Dr. Finlay’s Casebook Omnibus
by A. J. Cronin, 2010, Birlinn Limited, Edinburgh, Scotland (from Dr. Finlay of Tannochbrae published in 1978 and Adventures of a Black Bag, first published in 1943 and revised in 1969)
I picked this book up in a little shop in Tarbert, a little village on Loch Fyne in Scotland while on vacation there. I like to buy at least one book that I think will give me a bit of insight into the culture of the place I am visiting. I didn’t know much about A. J. Cronin but my friends in Scotland quickly informed me that Dr. Finlay was the subject of a very popular BBC television show. I subsequently found out that Cronin was initially a physician but wrote his first novel while convalescing on Loch Fyne.
When I was a youngster I read a book that my father had called Leaves from a Surgeon’s Casebook, written in 1938 by James Harpole. Harpole was a doctor who, when he was cleaning out his office files as he was retiring, came across his old casebook from when he was first starting his practice. He picked up the casebook and started reading it and immediately became aware of how much the medical profession had progressed over the years of his practice. His book focused on how differently he would have treated many of those patients he could not save in the early years of his practice.

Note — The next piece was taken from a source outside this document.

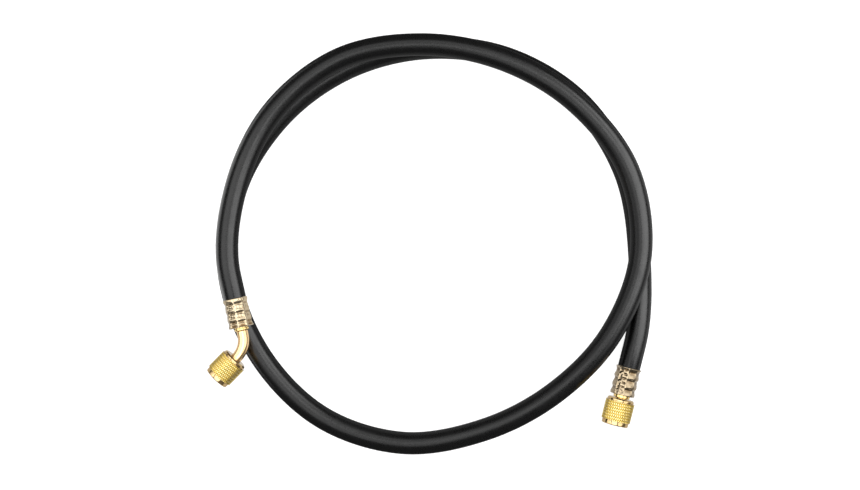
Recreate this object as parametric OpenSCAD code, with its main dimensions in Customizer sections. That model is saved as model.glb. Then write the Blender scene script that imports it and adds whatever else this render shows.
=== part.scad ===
// Refrigerant charging hose assembly, in millimetres with +Z up.
// A rubber hose lies in a loose coil of about one and two thirds turns. One end carries a
// swivel nut on a bent brass tube, the other a swivel nut on a straight stem.
// The origin is on the floor, under the middle of the whole assembly.

/* [Hose] */
// Outer diameter of the rubber cover
hose_d = 12.7; // [12.5:0.1:12.9]
// Outer diameter of the textile braid
braid_d = 9.8; // [9.5:0.1:10.1]
// Outer diameter of the inner rubber tube
inner_tube_d = 8.8; // [8.4:0.1:9.2]
// Outer diameter of the nylon barrier tube
barrier_d = 6.4; // [6.2:0.1:6.8]
// Bore of the hose
bore_d = 5.6; // [5.5:0.1:5.8]
// Diameter that the cover is crimped down to inside a ferrule
crimped_d = 11.3; // [11:0.1:11.4]

/* [Coil] */
// Clear gap between the upper and the lower turn
lay_gap = 0.5; // [0.45:0.05:0.6]
// Depth of the flat that the hose rests on
flat_depth = 1.27; // [1.2:0.01:1.4]
// Height of the bent end's axis
bent_axis_z = 19; // [18.8:0.1:20]
// Height of the straight end's axis
straight_axis_z = 8.6; // [8.5:0.1:9.5]

/* [Bent end] */
// Length of the crimped ferrule
bent_ferrule_l = 16.5; // [16:0.1:17.5]
// Outer diameter of the crimped ferrule
bent_ferrule_d = 13.4; // [13.2:0.1:13.8]
// Outer diameter of the brass tube
tube_d = 6.35; // [6:0.05:6.5]
// Wall thickness of the brass tube
tube_wall = 1; // [0.8:0.1:1.2]
// Angle that the tube turns through
bend_angle = 57; // [45:1:60]
// Radius of the tube's bend, to its centre line
bend_r = 14; // [12:0.5:14]
// Distance from the ferrule to the corner that the bend rounds off
corner_l = 12.1; // [12:0.1:14]
// Distance from that corner to the nut's rear face
nut_setback = 8; // [8:0.1:10]
// Outer diameter of the nut's knurled band
bent_nut_d = 15.9; // [15.6:0.1:16.5]
// Length of the nut's knurled band
bent_knurl_l = 11.4; // [11:0.1:12]

/* [Straight end] */
// Length of the crimped ferrule
straight_ferrule_l = 16; // [15.5:0.1:17]
// Outer diameter of the crimped ferrule
straight_ferrule_d = 13.8; // [13.6:0.1:14.2]
// Diameter of the stem's shoulder behind the nut
shoulder_d = 9.4; // [9:0.1:9.8]
// Length of the stem's shoulder behind the nut
shoulder_l = 1.6; // [1.4:0.1:2.5]
// Outer diameter of the nut's knurled band
straight_nut_d = 16.6; // [16.2:0.1:17]
// Length of the nut's knurled band
straight_knurl_l = 11; // [10.8:0.1:12]

/* [Nut thread] */
// Minor diameter of the nut's thread
thread_minor_d = 9.8; // [9.7:0.05:9.95]
// Diameter of the relief behind the thread
relief_d = 11.4; // [11:0.1:12]
// Radial running clearance of a nut on its neck
swivel_gap = 0.08; // [0.05:0.01:0.1]
// Axial play of a nut between its stops
end_play = 0.3; // [0.2:0.05:0.4]

/* [Hidden] */

$fn = 64;
rubber = [0.13, 0.13, 0.14];
textile = [0.85, 0.85, 0.8];
inner_rubber = [0.25, 0.25, 0.27];
nylon = [0.92, 0.9, 0.82];
brass = [0.86, 0.66, 0.22];
plated = [0.85, 0.78, 0.58];
seal = [0.1, 0.1, 0.1];

// ---- the coil's route ----
// The hose runs clockwise from the bent end. It passes one control point every coil_step
// degrees, each at its own distance from the coil's centre.
coil_centre = [1.8, 0.6];
coil_step = 24;
first_angle = 165;
coil_radii = [115.5, 117, 116.5, 112, 110.5, 112.5, 116.5, 116, 111.5, 108, 109, 114.5,
              117.5, 117.5, 118, 117, 113.5, 111.5, 111.5, 113.5, 115.5, 116, 117];
floor_z = hose_d / 2 - flat_depth;
upper_z = floor_z + hose_d + lay_gap;
rise_angles = [141, 189];       // the upper turn climbs to the bent end over these
descent_angles = [-8, -118];    // the upper turn comes down to the floor over these
lift_angles = [-363, -387];     // the lower turn lifts to the straight end over these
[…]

When I picked up Dr. Finlay’s Casebook, I thought I would get a little bit of the same as Harpole’s book. It was, however, much more like James Herriot’s All Creatures Great and Small, being more about the characters than any medical revelations. I was surprised a bit, however, that Cronin’s characters were so direct in their speech (maybe one characteristic of the Scots). There were many times when Dr. Finlay let his patients and some of his would-be lady loves have a piece of his mind, sometimes putting Dr. Finlay in a somewhat unfavorable light. As to whether the book gave me much insight into the culture of rural Scotland, I suppose that it did that a bit also.
All in all, it was a fun an enjoyable read and may lead me to read some of Cronin’s heavier works.